** start Data lines **

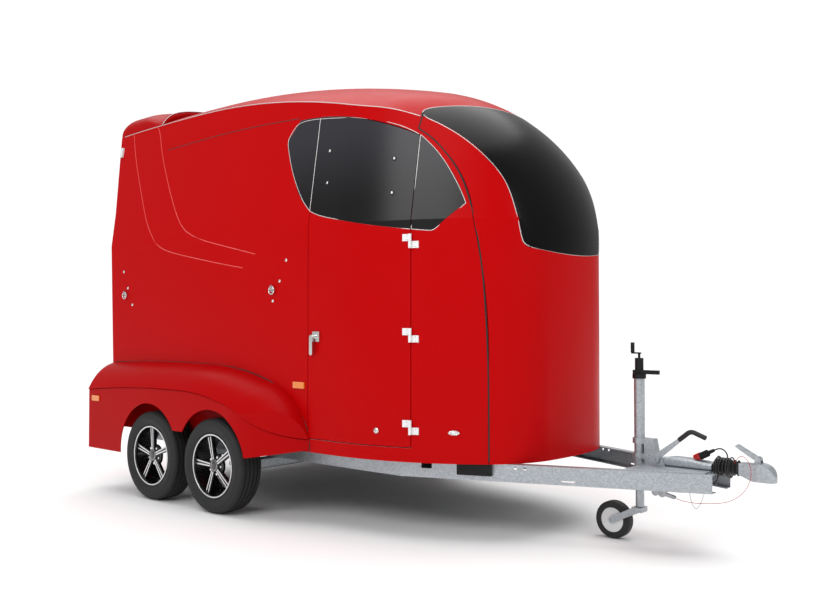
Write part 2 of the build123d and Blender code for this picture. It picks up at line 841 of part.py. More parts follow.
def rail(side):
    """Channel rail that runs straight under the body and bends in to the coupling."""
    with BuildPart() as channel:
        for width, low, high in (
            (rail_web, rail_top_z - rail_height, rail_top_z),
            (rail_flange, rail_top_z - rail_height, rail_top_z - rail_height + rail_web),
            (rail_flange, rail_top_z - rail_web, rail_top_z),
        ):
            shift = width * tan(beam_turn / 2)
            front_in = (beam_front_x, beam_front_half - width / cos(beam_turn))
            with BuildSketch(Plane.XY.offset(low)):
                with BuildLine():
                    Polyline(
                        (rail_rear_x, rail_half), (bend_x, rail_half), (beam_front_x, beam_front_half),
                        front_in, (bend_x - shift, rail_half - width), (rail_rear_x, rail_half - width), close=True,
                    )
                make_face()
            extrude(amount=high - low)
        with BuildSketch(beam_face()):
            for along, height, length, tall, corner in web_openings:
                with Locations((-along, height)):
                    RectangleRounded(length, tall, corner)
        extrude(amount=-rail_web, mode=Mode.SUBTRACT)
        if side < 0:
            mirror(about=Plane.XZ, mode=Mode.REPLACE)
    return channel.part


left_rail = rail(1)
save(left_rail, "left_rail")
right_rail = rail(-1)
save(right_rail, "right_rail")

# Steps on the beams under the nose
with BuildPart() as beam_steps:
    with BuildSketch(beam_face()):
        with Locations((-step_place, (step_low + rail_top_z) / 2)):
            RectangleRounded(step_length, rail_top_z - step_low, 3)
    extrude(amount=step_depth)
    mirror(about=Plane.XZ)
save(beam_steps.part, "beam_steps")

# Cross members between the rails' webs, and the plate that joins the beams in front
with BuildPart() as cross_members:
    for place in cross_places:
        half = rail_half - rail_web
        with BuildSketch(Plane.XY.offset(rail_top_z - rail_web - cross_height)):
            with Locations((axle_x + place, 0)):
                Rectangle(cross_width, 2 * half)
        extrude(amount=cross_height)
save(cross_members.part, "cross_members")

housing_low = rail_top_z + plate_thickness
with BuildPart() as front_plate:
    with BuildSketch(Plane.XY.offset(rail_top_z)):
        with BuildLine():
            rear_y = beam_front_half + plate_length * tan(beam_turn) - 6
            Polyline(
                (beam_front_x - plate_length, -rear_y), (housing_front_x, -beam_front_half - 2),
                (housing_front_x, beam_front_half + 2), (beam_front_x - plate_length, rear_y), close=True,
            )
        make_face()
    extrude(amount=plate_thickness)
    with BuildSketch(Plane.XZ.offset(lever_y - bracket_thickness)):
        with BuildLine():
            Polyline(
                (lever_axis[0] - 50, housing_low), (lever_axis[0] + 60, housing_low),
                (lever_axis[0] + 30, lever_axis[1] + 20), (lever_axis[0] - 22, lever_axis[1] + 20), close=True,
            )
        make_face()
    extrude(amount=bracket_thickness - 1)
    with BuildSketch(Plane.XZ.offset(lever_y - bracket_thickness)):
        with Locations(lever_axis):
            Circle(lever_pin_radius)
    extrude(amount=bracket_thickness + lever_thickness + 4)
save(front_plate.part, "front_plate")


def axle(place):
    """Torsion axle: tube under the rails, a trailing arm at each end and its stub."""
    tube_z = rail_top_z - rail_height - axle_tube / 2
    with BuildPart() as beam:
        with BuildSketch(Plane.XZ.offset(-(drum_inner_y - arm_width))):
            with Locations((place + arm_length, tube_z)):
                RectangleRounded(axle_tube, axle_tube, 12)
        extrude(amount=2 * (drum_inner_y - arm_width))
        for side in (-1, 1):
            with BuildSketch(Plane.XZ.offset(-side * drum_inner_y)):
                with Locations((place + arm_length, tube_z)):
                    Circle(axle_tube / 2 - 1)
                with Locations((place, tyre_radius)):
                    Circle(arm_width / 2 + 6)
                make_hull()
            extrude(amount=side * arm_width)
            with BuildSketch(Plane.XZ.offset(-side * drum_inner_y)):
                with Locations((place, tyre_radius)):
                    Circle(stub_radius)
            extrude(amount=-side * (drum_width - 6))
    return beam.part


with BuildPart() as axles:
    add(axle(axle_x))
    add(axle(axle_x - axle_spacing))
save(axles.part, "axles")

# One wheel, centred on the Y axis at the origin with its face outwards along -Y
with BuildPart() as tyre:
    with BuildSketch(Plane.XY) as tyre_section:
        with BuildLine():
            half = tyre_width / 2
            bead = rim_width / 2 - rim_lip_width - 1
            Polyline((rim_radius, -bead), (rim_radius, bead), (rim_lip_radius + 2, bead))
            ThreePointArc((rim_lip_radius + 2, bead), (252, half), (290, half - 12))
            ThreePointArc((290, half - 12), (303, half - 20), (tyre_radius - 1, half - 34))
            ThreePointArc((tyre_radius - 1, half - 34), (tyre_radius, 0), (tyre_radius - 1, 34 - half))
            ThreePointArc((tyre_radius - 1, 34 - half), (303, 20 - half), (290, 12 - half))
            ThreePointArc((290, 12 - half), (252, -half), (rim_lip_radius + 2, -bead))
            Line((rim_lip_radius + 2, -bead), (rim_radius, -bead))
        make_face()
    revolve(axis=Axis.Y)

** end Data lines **

§ **Problem requirements**
Recite the full listing above exactly.

§ **The completed task**
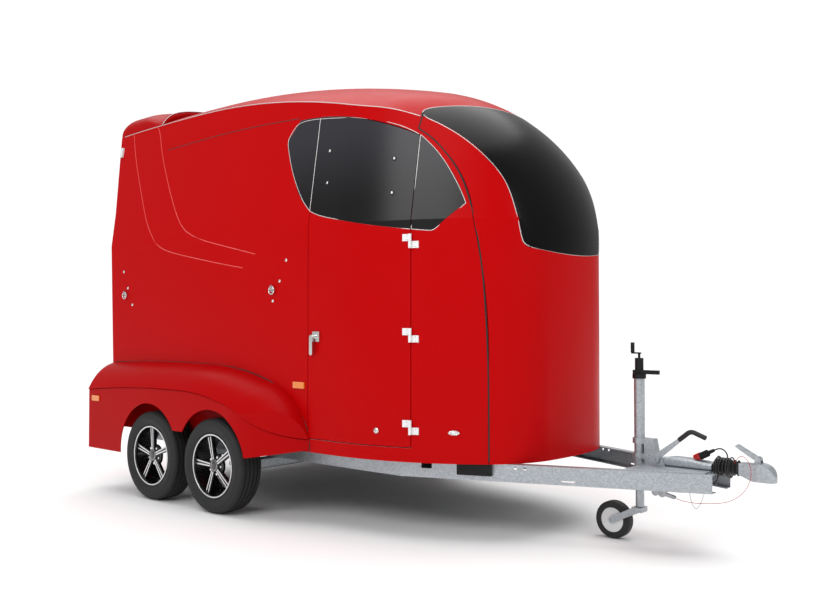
Write part 2 of the build123d and Blender code for this picture. It picks up at line 841 of part.py. More parts follow.
def rail(side):
    """Channel rail that runs straight under the body and bends in to the coupling."""
    with BuildPart() as channel:
        for width, low, high in (
            (rail_web, rail_top_z - rail_height, rail_top_z),
            (rail_flange, rail_top_z - rail_height, rail_top_z - rail_height + rail_web),
            (rail_flange, rail_top_z - rail_web, rail_top_z),
        ):
            shift = width * tan(beam_turn / 2)
            front_in = (beam_front_x, beam_front_half - width / cos(beam_turn))
            with BuildSketch(Plane.XY.offset(low)):
                with BuildLine():
                    Polyline(
                        (rail_rear_x, rail_half), (bend_x, rail_half), (beam_front_x, beam_front_half),
                        front_in, (bend_x - shift, rail_half - width), (rail_rear_x, rail_half - width), close=True,
                    )
                make_face()
            extrude(amount=high - low)
        with BuildSketch(beam_face()):
            for along, height, length, tall, corner in web_openings:
                with Locations((-along, height)):
                    RectangleRounded(length, tall, corner)
        extrude(amount=-rail_web, mode=Mode.SUBTRACT)
        if side < 0:
            mirror(about=Plane.XZ, mode=Mode.REPLACE)
    return channel.part


left_rail = rail(1)
save(left_rail, "left_rail")
right_rail = rail(-1)
save(right_rail, "right_rail")

# Steps on the beams under the nose
with BuildPart() as beam_steps:
    with BuildSketch(beam_face()):
        with Locations((-step_place, (step_low + rail_top_z) / 2)):
            RectangleRounded(step_length, rail_top_z - step_low, 3)
    extrude(amount=step_depth)
    mirror(about=Plane.XZ)
save(beam_steps.part, "beam_steps")

# Cross members between the rails' webs, and the plate that joins the beams in front
with BuildPart() as cross_members:
    for place in cross_places:
        half = rail_half - rail_web
        with BuildSketch(Plane.XY.offset(rail_top_z - rail_web - cross_height)):
            with Locations((axle_x + place, 0)):
                Rectangle(cross_width, 2 * half)
        extrude(amount=cross_height)
save(cross_members.part, "cross_members")

housing_low = rail_top_z + plate_thickness
with BuildPart() as front_plate:
    with BuildSketch(Plane.XY.offset(rail_top_z)):
        with BuildLine():
            rear_y = beam_front_half + plate_length * tan(beam_turn) - 6
            Polyline(
                (beam_front_x - plate_length, -rear_y), (housing_front_x, -beam_front_half - 2),
                (housing_front_x, beam_front_half + 2), (beam_front_x - plate_length, rear_y), close=True,
            )
        make_face()
    extrude(amount=plate_thickness)
    with BuildSketch(Plane.XZ.offset(lever_y - bracket_thickness)):
        with BuildLine():
            Polyline(
                (lever_axis[0] - 50, housing_low), (lever_axis[0] + 60, housing_low),
                (lever_axis[0] + 30, lever_axis[1] + 20), (lever_axis[0] - 22, lever_axis[1] + 20), close=True,
            )
        make_face()
    extrude(amount=bracket_thickness - 1)
    with BuildSketch(Plane.XZ.offset(lever_y - bracket_thickness)):
        with Locations(lever_axis):
            Circle(lever_pin_radius)
    extrude(amount=bracket_thickness + lever_thickness + 4)
save(front_plate.part, "front_plate")


def axle(place):
    """Torsion axle: tube under the rails, a trailing arm at each end and its stub."""
    tube_z = rail_top_z - rail_height - axle_tube / 2
    with BuildPart() as beam:
        with BuildSketch(Plane.XZ.offset(-(drum_inner_y - arm_width))):
            with Locations((place + arm_length, tube_z)):
                RectangleRounded(axle_tube, axle_tube, 12)
        extrude(amount=2 * (drum_inner_y - arm_width))
        for side in (-1, 1):
            with BuildSketch(Plane.XZ.offset(-side * drum_inner_y)):
                with Locations((place + arm_length, tube_z)):
                    Circle(axle_tube / 2 - 1)
                with Locations((place, tyre_radius)):
                    Circle(arm_width / 2 + 6)
                make_hull()
            extrude(amount=side * arm_width)
            with BuildSketch(Plane.XZ.offset(-side * drum_inner_y)):
                with Locations((place, tyre_radius)):
                    Circle(stub_radius)
            extrude(amount=-side * (drum_width - 6))
    return beam.part


with BuildPart() as axles:
    add(axle(axle_x))
    add(axle(axle_x - axle_spacing))
save(axles.part, "axles")

# One wheel, centred on the Y axis at the origin with its face outwards along -Y
with BuildPart() as tyre:
    with BuildSketch(Plane.XY) as tyre_section:
        with BuildLine():
            half = tyre_width / 2
            bead = rim_width / 2 - rim_lip_width - 1
            Polyline((rim_radius, -bead), (rim_radius, bead), (rim_lip_radius + 2, bead))
            ThreePointArc((rim_lip_radius + 2, bead), (252, half), (290, half - 12))
            ThreePointArc((290, half - 12), (303, half - 20), (tyre_radius - 1, half - 34))
            ThreePointArc((tyre_radius - 1, half - 34), (tyre_radius, 0), (tyre_radius - 1, 34 - half))
            ThreePointArc((tyre_radius - 1, 34 - half), (303, 20 - half), (290, 12 - half))
            ThreePointArc((290, 12 - half), (252, -half), (rim_lip_radius + 2, -bead))
            Line((rim_lip_radius + 2, -bead), (rim_radius, -bead))
        make_face()
    revolve(axis=Axis.Y)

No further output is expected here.